Task description: The first line to copy is the one with "return material"; the last is the one with "bpy.context.view_layer.update()". Copy each line in that range exactly, leaving out all others.

Information supplied:
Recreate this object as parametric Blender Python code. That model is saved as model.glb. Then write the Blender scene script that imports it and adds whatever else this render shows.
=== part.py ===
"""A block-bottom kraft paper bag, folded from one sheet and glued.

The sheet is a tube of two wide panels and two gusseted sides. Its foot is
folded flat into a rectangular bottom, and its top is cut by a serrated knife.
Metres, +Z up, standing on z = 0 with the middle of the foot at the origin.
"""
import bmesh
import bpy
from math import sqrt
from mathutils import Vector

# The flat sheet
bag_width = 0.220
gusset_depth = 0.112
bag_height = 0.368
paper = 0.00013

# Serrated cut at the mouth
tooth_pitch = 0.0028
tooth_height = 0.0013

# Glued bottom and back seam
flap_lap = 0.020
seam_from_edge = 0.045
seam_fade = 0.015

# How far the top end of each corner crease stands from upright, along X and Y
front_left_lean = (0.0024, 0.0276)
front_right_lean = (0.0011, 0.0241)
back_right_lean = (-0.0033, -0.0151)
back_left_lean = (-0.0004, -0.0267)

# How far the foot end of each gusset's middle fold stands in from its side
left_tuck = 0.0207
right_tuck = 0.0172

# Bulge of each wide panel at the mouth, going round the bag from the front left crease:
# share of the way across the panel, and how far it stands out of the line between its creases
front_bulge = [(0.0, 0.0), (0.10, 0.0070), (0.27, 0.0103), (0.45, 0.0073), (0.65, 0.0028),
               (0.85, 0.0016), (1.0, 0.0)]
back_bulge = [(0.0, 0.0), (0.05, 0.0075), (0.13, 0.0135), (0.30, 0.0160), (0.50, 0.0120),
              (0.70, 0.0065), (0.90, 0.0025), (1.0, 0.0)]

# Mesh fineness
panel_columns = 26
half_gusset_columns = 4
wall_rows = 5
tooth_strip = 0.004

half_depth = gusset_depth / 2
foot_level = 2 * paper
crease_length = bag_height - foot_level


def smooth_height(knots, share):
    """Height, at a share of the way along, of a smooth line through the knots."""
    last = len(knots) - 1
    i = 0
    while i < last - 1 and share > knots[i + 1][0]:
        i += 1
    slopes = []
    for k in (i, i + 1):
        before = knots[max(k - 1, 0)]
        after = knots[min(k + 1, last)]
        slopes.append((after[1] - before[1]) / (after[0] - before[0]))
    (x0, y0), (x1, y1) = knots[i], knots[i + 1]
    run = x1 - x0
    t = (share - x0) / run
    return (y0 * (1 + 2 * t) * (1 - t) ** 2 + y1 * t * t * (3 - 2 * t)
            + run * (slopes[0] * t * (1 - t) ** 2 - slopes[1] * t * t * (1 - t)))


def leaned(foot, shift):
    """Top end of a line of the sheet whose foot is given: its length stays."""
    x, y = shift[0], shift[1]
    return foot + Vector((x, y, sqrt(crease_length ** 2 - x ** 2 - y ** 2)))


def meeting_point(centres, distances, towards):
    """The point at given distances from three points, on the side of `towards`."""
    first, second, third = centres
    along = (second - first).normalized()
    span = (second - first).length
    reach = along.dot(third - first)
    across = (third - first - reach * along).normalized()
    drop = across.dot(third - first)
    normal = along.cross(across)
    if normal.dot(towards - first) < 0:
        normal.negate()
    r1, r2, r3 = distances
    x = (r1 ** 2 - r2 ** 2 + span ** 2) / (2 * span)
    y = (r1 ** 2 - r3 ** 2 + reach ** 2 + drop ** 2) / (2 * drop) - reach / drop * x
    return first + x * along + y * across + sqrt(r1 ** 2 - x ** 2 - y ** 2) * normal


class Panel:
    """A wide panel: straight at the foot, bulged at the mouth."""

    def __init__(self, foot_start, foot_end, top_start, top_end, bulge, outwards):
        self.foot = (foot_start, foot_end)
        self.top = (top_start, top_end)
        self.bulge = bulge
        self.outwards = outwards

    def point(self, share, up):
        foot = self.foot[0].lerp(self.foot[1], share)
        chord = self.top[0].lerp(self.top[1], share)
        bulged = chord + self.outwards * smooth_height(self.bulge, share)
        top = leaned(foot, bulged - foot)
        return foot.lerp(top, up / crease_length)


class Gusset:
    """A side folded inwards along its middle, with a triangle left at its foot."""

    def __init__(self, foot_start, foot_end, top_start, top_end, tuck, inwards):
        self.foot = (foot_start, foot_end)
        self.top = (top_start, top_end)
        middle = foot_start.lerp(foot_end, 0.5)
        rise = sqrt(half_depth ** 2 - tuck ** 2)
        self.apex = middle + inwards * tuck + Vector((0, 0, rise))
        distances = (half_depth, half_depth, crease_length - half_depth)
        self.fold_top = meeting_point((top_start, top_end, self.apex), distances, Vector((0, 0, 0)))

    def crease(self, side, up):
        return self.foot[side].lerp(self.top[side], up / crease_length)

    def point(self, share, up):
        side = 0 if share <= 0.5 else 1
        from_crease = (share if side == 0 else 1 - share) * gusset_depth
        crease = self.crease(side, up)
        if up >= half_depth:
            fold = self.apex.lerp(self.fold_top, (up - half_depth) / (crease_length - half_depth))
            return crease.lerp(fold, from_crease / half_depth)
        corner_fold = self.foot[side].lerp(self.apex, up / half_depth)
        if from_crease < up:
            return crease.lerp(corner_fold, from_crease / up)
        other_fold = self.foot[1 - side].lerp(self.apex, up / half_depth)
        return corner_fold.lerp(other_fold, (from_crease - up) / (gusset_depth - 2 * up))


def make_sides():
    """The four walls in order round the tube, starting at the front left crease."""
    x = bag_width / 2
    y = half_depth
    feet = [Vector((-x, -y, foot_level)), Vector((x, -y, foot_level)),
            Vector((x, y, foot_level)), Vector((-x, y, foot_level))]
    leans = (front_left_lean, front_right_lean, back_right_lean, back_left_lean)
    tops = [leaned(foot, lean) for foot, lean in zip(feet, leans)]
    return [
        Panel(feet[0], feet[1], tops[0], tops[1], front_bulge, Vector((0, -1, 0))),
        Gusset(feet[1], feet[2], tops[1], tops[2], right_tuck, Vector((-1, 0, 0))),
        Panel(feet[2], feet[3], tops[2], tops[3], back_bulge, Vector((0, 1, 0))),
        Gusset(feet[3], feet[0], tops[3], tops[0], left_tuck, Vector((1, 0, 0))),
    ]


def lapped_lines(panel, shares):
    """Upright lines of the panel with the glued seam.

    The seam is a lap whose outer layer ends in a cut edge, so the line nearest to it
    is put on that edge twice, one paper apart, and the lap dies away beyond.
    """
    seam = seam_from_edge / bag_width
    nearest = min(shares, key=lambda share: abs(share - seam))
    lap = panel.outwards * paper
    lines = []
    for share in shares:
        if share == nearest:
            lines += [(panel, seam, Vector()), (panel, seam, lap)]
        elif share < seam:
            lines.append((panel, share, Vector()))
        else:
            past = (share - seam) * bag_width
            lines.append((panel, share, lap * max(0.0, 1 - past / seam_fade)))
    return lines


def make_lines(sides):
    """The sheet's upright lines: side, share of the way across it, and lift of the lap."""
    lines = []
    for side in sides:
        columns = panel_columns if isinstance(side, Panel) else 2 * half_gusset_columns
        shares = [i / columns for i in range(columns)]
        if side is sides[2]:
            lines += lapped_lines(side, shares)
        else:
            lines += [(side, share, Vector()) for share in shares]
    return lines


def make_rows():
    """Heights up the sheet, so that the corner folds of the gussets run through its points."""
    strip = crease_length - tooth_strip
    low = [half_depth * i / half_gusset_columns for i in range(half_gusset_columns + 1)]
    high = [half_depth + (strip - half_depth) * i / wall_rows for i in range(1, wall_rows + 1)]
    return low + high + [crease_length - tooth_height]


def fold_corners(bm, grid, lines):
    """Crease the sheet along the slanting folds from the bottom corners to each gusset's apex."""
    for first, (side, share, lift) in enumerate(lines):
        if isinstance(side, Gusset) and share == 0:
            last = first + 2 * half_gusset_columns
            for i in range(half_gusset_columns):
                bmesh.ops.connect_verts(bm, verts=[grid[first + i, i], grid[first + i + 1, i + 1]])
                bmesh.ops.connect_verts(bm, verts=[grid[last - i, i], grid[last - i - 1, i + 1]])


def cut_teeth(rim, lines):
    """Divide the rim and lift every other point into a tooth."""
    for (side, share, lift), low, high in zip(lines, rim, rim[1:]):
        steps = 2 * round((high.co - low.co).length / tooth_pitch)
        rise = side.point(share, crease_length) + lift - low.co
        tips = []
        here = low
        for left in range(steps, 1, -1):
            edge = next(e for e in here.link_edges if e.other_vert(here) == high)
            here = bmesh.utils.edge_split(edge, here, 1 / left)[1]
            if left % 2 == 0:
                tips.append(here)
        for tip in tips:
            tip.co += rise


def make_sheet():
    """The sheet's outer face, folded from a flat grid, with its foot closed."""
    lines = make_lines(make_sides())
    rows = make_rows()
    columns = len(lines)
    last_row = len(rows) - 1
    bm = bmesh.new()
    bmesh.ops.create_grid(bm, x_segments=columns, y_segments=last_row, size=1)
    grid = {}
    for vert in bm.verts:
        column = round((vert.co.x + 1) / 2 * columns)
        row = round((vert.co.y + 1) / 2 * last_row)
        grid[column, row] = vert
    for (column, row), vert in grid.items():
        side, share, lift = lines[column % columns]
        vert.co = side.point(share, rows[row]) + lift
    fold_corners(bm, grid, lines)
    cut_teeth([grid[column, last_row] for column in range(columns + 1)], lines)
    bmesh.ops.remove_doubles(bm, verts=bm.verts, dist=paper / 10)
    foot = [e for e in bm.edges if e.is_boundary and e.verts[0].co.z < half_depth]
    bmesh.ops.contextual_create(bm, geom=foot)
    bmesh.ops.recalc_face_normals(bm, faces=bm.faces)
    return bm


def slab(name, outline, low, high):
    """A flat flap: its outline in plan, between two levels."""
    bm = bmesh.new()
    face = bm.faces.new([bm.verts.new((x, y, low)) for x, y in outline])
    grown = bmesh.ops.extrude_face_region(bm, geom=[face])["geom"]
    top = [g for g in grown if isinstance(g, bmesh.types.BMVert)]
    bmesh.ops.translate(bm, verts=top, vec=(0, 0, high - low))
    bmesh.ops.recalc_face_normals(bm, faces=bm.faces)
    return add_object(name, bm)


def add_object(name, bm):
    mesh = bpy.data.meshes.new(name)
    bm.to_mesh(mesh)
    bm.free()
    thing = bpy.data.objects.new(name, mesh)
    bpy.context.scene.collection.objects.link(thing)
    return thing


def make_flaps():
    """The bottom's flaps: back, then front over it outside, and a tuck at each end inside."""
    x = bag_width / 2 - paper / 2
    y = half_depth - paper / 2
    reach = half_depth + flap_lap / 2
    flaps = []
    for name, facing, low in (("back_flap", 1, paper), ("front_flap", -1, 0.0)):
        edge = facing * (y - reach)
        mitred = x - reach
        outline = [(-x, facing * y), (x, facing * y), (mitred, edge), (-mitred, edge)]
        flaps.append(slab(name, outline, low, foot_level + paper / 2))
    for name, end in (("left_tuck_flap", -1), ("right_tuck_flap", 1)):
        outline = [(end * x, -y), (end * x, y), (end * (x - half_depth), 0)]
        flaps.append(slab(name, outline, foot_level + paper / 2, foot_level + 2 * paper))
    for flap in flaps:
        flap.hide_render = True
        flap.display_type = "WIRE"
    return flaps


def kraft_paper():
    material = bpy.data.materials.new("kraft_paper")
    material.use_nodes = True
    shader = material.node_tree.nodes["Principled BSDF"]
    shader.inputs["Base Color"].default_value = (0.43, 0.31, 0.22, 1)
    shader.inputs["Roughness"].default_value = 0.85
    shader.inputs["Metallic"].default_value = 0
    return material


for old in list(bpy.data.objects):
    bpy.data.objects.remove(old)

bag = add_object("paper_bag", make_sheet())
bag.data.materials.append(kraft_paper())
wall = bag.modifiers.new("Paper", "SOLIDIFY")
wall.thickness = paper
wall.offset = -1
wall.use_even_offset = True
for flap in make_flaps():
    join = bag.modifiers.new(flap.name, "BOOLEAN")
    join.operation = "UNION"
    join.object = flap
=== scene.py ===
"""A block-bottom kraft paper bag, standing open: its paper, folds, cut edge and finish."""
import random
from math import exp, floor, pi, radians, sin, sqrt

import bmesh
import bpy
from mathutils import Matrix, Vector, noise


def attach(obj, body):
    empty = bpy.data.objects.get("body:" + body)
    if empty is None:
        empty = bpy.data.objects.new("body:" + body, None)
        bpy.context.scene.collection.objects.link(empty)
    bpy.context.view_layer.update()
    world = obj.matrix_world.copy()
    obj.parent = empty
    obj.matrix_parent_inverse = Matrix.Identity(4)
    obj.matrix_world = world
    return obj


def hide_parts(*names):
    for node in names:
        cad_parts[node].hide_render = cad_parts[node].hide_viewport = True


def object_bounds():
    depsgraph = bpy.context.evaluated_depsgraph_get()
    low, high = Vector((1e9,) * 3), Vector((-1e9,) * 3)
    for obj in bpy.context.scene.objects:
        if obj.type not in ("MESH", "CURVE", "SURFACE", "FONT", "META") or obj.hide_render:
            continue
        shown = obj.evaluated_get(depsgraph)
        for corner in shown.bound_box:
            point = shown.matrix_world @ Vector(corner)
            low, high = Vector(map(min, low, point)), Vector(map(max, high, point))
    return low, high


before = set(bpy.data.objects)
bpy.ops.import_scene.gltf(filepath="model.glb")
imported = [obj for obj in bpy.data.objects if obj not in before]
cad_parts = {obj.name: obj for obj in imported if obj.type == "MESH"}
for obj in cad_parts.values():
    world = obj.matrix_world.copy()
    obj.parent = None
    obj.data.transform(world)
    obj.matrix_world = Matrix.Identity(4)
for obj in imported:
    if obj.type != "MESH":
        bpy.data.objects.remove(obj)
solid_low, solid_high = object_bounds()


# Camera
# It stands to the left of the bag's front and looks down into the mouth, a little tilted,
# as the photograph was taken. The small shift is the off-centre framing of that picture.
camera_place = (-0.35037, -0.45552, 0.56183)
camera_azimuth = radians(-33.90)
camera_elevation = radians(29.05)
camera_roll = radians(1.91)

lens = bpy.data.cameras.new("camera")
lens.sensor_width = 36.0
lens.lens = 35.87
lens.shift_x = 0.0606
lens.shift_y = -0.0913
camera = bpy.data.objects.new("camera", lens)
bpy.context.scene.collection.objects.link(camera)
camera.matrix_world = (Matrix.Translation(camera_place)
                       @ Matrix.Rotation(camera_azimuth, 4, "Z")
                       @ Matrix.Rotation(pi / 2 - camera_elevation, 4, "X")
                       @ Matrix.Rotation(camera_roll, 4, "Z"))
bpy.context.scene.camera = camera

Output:
    return material


for old in list(bpy.data.objects):
    bpy.data.objects.remove(old)

bag = add_object("paper_bag", make_sheet())
bag.data.materials.append(kraft_paper())
wall = bag.modifiers.new("Paper", "SOLIDIFY")
wall.thickness = paper
wall.offset = -1
wall.use_even_offset = True
for flap in make_flaps():
    join = bag.modifiers.new(flap.name, "BOOLEAN")
    join.operation = "UNION"
    join.object = flap
=== scene.py ===
"""A block-bottom kraft paper bag, standing open: its paper, folds, cut edge and finish."""
import random
from math import exp, floor, pi, radians, sin, sqrt

import bmesh
import bpy
from mathutils import Matrix, Vector, noise


def attach(obj, body):
    empty = bpy.data.objects.get("body:" + body)
    if empty is None:
        empty = bpy.data.objects.new("body:" + body, None)
        bpy.context.scene.collection.objects.link(empty)
    bpy.context.view_layer.update()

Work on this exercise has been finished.